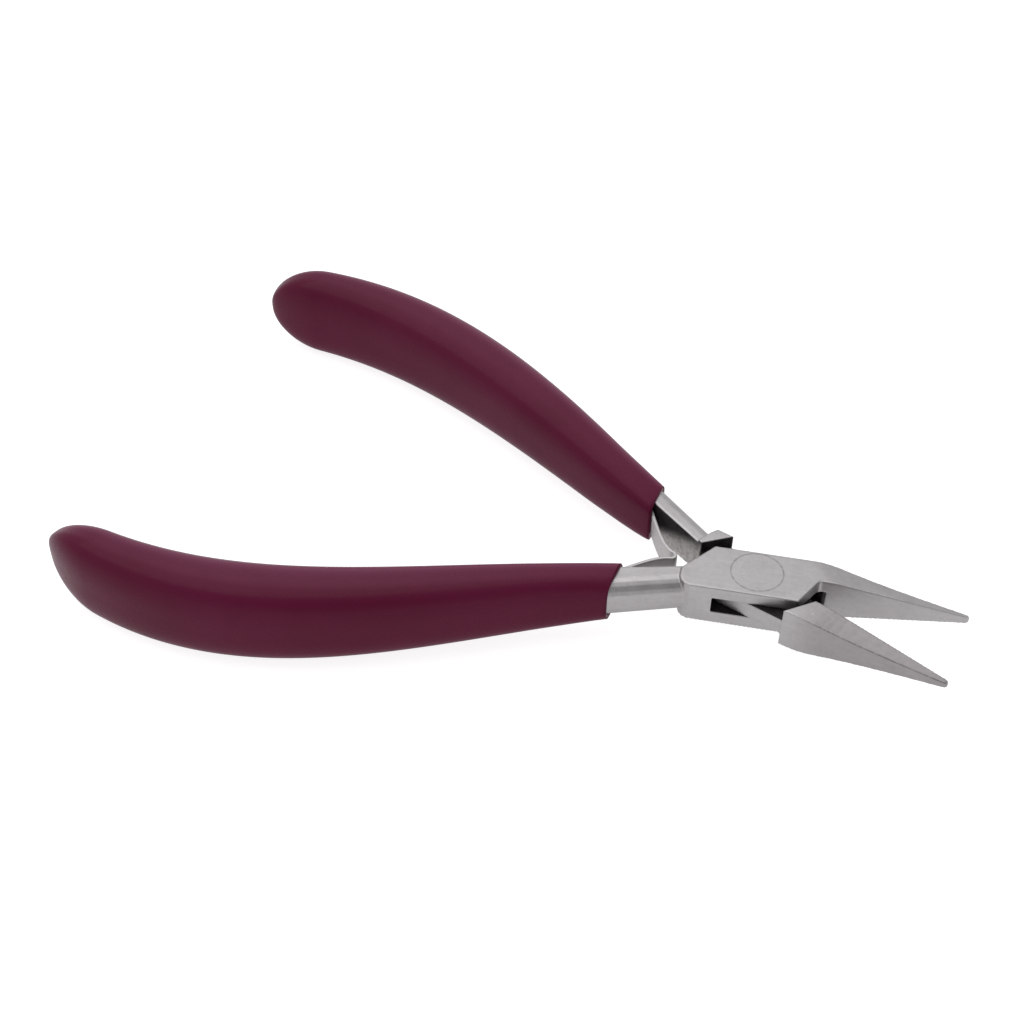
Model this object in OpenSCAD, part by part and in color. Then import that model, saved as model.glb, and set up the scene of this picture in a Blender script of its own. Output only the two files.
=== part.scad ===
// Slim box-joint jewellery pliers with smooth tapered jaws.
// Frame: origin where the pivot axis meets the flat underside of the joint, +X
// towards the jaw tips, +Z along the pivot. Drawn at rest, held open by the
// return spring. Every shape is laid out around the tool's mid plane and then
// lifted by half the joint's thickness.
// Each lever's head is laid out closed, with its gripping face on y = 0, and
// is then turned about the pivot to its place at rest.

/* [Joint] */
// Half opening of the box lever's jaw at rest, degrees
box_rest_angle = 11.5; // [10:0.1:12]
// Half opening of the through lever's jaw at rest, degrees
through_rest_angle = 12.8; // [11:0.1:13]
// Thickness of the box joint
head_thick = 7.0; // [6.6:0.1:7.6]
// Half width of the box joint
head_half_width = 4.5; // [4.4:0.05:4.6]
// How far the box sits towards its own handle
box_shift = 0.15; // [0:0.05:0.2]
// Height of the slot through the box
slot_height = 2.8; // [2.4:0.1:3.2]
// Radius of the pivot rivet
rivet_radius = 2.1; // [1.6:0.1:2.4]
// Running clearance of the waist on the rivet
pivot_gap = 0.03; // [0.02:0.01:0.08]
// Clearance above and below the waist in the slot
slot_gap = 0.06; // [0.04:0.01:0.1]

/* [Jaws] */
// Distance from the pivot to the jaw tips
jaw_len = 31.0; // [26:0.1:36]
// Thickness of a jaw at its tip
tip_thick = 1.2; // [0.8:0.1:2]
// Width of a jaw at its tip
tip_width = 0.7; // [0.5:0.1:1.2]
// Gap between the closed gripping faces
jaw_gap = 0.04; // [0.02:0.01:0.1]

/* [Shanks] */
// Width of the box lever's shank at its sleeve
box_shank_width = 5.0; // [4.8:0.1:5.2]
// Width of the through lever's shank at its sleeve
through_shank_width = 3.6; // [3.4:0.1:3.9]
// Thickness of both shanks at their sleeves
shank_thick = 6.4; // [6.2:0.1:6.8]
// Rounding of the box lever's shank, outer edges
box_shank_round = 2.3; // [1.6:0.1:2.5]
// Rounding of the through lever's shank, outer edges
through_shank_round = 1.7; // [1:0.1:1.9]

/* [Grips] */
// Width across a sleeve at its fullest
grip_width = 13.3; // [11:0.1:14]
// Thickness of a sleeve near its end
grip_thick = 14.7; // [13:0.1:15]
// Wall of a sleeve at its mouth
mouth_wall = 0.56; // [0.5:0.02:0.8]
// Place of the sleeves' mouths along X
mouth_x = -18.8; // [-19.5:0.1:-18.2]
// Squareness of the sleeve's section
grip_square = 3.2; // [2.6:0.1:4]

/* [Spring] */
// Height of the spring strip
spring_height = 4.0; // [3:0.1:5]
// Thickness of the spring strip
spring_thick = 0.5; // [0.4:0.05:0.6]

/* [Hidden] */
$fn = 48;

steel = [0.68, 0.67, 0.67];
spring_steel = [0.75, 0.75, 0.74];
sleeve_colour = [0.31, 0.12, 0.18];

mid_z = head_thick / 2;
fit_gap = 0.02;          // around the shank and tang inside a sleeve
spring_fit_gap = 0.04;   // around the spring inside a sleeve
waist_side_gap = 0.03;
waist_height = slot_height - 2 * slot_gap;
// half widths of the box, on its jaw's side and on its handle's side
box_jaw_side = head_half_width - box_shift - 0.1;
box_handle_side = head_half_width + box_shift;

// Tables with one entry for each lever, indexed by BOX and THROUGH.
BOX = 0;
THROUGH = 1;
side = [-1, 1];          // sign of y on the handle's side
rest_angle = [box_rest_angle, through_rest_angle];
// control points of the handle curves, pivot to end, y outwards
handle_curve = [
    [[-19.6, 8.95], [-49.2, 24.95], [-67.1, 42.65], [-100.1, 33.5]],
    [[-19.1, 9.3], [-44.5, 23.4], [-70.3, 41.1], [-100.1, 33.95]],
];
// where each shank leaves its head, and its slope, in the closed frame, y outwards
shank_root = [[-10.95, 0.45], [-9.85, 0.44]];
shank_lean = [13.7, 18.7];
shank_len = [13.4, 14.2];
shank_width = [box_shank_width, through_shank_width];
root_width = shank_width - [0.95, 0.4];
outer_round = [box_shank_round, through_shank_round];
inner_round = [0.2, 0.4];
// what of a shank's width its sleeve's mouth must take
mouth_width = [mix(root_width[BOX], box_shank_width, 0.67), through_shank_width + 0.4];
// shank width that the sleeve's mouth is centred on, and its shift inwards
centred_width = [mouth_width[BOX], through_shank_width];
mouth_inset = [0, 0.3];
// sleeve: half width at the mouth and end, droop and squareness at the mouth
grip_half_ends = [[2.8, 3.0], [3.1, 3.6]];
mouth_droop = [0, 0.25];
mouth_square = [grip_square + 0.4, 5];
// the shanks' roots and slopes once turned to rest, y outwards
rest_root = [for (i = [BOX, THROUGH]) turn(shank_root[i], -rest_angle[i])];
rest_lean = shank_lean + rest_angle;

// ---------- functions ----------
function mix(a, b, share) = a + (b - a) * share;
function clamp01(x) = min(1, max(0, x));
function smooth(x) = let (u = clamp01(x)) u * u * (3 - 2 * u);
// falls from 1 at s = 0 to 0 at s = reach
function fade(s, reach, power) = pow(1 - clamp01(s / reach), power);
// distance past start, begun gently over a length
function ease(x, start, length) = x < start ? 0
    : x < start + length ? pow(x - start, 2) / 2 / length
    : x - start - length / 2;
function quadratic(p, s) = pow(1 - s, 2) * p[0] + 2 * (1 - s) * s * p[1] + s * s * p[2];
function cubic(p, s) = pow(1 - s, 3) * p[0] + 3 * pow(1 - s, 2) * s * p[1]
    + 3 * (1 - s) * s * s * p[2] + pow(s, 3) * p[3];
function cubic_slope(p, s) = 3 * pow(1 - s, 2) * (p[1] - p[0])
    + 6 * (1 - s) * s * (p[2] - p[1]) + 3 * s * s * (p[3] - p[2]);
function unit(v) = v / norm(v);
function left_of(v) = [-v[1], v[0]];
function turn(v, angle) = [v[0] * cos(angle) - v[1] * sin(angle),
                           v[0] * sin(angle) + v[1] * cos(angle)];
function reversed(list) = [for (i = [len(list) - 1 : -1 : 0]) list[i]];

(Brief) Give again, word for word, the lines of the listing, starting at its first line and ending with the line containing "place at rest.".

(Solution to the problem)
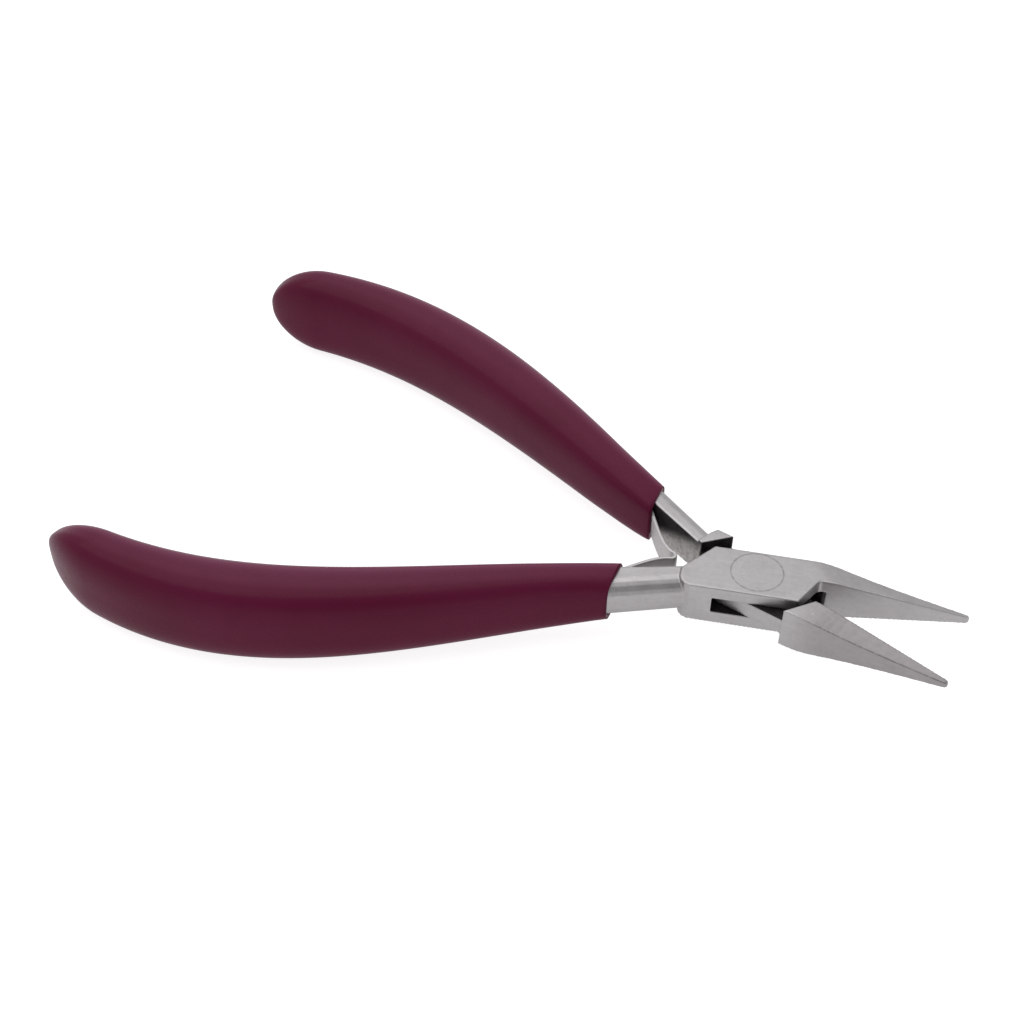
Model this object in OpenSCAD, part by part and in color. Then import that model, saved as model.glb, and set up the scene of this picture in a Blender script of its own. Output only the two files.
=== part.scad ===
// Slim box-joint jewellery pliers with smooth tapered jaws.
// Frame: origin where the pivot axis meets the flat underside of the joint, +X
// towards the jaw tips, +Z along the pivot. Drawn at rest, held open by the
// return spring. Every shape is laid out around the tool's mid plane and then
// lifted by half the joint's thickness.
// Each lever's head is laid out closed, with its gripping face on y = 0, and
// is then turned about the pivot to its place at rest.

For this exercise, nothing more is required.